▶ **Material for this task**
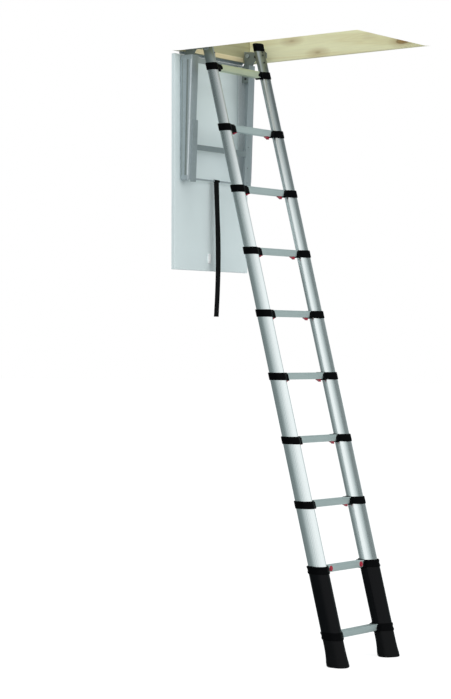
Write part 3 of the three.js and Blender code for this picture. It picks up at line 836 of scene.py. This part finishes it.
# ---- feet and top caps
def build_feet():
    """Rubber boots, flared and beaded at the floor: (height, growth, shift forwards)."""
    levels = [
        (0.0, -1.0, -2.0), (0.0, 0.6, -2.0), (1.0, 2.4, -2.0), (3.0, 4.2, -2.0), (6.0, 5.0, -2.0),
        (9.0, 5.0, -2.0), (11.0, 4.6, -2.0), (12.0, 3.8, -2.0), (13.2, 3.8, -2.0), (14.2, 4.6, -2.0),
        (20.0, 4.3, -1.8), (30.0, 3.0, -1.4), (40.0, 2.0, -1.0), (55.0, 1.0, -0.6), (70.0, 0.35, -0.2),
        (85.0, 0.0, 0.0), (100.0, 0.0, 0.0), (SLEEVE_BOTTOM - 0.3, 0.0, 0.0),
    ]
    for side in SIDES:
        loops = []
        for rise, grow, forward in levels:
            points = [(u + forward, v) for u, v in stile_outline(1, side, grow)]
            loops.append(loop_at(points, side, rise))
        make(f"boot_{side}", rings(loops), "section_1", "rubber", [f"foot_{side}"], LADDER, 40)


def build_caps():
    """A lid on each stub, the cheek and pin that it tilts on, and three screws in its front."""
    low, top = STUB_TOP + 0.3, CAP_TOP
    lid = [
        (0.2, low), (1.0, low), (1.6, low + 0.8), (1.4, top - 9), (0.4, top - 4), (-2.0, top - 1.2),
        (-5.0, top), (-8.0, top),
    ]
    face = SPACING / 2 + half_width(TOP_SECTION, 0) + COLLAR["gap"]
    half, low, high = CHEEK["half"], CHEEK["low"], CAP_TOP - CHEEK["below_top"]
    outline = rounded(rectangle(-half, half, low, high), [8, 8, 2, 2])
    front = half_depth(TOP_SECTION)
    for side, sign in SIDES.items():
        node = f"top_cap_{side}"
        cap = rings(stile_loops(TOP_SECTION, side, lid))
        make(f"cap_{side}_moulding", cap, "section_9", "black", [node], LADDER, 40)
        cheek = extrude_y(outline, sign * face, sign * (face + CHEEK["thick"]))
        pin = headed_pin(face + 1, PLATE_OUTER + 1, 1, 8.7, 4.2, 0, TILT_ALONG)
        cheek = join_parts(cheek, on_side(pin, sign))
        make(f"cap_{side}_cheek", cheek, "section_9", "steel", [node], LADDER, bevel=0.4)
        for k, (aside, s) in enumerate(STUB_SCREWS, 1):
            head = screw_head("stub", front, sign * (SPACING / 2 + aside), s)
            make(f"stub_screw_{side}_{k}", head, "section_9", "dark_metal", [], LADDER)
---
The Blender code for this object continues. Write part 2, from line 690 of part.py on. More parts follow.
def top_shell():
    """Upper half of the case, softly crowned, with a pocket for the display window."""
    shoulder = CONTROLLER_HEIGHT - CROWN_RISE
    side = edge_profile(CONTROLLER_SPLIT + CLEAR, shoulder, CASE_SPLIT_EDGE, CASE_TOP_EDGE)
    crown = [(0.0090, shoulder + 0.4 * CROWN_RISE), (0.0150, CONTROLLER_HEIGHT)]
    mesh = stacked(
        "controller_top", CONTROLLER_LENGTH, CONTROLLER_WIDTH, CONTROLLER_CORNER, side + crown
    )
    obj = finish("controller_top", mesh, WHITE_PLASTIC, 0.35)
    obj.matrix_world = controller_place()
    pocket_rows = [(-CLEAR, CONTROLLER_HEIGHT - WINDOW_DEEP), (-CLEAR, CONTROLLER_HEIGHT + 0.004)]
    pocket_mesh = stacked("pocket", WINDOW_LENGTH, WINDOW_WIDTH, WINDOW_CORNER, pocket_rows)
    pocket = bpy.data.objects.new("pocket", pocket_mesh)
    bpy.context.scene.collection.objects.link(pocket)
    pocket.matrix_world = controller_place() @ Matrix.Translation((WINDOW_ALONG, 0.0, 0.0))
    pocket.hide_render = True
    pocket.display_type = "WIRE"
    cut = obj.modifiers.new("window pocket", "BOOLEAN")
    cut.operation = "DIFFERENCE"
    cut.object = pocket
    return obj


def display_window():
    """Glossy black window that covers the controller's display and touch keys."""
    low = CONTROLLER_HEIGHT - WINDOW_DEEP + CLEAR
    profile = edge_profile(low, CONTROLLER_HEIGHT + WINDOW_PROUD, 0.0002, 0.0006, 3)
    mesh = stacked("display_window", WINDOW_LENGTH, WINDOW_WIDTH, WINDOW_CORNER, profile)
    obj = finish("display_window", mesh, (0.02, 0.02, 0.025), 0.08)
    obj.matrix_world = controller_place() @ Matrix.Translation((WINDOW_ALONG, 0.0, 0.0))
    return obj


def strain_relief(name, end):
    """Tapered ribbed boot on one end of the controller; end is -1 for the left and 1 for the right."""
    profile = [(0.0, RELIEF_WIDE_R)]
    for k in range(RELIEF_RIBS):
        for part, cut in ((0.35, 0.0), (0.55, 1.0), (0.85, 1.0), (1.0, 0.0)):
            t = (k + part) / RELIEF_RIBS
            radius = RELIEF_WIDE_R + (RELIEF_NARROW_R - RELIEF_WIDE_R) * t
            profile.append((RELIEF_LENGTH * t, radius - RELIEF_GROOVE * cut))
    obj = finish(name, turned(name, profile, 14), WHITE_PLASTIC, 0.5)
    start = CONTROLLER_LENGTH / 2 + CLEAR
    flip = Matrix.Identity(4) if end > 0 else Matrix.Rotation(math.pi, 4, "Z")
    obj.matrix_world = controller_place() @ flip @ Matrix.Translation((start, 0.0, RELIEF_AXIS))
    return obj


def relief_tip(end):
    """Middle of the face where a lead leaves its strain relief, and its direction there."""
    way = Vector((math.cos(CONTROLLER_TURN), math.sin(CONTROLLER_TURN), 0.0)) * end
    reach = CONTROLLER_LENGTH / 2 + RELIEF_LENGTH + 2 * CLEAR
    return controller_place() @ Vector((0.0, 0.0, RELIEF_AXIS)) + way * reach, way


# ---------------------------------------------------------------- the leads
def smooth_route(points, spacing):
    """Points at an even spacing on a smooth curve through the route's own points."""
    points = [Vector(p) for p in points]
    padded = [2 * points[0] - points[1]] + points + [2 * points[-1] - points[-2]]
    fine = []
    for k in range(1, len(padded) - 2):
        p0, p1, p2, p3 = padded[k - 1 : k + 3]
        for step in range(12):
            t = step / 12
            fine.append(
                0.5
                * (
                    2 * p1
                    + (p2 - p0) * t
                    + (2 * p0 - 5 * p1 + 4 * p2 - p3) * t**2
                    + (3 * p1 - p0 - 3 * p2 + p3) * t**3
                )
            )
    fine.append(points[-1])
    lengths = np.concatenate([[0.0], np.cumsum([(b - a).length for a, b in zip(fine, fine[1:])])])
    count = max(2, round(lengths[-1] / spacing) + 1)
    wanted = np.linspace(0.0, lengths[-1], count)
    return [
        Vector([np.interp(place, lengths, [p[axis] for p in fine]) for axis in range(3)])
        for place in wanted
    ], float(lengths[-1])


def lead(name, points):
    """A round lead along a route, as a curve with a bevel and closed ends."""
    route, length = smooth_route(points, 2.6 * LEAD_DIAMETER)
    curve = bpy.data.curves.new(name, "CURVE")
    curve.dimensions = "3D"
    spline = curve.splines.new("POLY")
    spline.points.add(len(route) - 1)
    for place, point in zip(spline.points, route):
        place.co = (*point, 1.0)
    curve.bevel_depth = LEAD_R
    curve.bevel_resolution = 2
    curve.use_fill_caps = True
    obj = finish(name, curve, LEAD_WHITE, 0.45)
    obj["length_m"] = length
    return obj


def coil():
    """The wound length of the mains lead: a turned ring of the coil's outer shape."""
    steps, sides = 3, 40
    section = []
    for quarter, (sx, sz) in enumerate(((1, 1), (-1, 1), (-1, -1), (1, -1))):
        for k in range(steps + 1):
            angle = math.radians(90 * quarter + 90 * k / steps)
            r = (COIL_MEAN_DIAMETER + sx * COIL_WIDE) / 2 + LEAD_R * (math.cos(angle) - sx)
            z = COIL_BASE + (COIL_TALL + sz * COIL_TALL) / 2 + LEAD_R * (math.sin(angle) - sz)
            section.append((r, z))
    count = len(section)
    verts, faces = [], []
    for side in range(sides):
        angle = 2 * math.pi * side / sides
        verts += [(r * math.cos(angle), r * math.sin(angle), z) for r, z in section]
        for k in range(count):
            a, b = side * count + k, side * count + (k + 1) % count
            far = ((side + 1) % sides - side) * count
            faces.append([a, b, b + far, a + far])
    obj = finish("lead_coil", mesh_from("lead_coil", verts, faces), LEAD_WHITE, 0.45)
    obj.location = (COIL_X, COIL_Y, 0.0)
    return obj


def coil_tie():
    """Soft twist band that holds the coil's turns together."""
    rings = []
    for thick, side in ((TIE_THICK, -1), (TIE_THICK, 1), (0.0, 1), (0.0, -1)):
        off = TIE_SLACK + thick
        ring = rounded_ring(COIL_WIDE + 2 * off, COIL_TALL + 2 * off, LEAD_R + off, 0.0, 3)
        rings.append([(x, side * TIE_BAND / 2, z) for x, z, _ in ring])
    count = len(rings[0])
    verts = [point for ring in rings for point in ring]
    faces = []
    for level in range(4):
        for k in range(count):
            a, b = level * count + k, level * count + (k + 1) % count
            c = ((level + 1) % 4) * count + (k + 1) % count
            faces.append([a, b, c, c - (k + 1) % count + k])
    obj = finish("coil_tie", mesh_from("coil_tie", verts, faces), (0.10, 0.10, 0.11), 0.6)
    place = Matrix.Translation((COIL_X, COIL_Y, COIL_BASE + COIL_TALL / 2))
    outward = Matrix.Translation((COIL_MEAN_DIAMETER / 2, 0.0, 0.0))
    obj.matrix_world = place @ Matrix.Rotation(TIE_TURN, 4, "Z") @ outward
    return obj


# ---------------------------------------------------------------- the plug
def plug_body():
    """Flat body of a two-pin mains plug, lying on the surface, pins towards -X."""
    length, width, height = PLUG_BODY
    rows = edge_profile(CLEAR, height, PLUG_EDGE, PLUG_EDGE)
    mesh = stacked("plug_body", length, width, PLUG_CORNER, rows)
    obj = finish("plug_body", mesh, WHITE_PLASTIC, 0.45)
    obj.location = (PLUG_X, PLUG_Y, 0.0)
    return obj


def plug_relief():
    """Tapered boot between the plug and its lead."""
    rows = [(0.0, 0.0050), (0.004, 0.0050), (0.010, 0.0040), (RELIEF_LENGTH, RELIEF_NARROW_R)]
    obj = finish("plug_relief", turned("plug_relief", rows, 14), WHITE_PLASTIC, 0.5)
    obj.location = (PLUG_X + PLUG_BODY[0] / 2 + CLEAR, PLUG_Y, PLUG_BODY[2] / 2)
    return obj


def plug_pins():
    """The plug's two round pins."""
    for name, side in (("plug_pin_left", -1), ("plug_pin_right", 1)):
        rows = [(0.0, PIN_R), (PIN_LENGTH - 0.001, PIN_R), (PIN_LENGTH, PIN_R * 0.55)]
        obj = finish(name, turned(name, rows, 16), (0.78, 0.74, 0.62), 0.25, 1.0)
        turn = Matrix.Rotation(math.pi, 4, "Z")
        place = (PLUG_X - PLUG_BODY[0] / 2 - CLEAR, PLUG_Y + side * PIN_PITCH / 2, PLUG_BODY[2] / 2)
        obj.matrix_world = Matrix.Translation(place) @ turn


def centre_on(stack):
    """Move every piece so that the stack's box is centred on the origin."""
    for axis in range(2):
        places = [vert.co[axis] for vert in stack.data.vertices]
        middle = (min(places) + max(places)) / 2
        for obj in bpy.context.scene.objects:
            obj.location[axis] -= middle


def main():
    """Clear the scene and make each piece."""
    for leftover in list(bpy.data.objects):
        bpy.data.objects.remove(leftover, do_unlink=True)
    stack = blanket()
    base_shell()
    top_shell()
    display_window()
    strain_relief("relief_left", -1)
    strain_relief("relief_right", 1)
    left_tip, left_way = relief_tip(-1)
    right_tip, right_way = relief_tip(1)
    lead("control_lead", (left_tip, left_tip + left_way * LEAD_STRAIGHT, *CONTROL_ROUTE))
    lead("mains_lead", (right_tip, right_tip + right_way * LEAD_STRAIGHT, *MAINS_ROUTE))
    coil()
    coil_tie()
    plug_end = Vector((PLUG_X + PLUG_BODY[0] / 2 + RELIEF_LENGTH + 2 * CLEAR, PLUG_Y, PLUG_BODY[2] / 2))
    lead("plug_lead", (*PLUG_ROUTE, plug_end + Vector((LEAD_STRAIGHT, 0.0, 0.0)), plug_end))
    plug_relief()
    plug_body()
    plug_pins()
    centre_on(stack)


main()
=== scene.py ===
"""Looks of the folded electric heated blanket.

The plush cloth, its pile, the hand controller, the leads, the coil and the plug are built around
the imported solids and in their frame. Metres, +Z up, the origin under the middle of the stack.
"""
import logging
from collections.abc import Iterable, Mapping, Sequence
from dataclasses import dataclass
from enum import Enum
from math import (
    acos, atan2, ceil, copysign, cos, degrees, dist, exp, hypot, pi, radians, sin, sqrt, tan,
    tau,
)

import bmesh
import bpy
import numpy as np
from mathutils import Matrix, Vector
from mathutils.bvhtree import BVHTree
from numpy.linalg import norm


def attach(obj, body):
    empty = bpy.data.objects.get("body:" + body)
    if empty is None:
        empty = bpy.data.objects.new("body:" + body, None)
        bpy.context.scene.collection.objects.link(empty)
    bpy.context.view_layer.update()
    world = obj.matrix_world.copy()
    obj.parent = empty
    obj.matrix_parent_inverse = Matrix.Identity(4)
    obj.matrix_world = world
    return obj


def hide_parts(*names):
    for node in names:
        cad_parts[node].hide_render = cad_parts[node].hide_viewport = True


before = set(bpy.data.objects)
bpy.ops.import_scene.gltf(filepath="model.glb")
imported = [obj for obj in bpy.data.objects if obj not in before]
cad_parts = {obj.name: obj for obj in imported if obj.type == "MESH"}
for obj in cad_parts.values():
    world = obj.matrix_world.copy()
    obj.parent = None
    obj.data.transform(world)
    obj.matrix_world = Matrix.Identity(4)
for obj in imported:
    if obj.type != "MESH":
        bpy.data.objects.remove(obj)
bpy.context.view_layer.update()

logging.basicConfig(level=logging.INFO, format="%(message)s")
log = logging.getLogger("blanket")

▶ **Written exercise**
From the line containing "left_tip, left_way = relief_tip(-1)" down to the line containing "The plush cloth, its" in the material above, reproduce every line exactly, including the two end lines.

▶ **Output for this task**
    left_tip, left_way = relief_tip(-1)
    right_tip, right_way = relief_tip(1)
    lead("control_lead", (left_tip, left_tip + left_way * LEAD_STRAIGHT, *CONTROL_ROUTE))
    lead("mains_lead", (right_tip, right_tip + right_way * LEAD_STRAIGHT, *MAINS_ROUTE))
    coil()
    coil_tie()
    plug_end = Vector((PLUG_X + PLUG_BODY[0] / 2 + RELIEF_LENGTH + 2 * CLEAR, PLUG_Y, PLUG_BODY[2] / 2))
    lead("plug_lead", (*PLUG_ROUTE, plug_end + Vector((LEAD_STRAIGHT, 0.0, 0.0)), plug_end))
    plug_relief()
    plug_body()
    plug_pins()
    centre_on(stack)


main()
=== scene.py ===
"""Looks of the folded electric heated blanket.

The plush cloth, its pile, the hand controller, the leads, the coil and the plug are built around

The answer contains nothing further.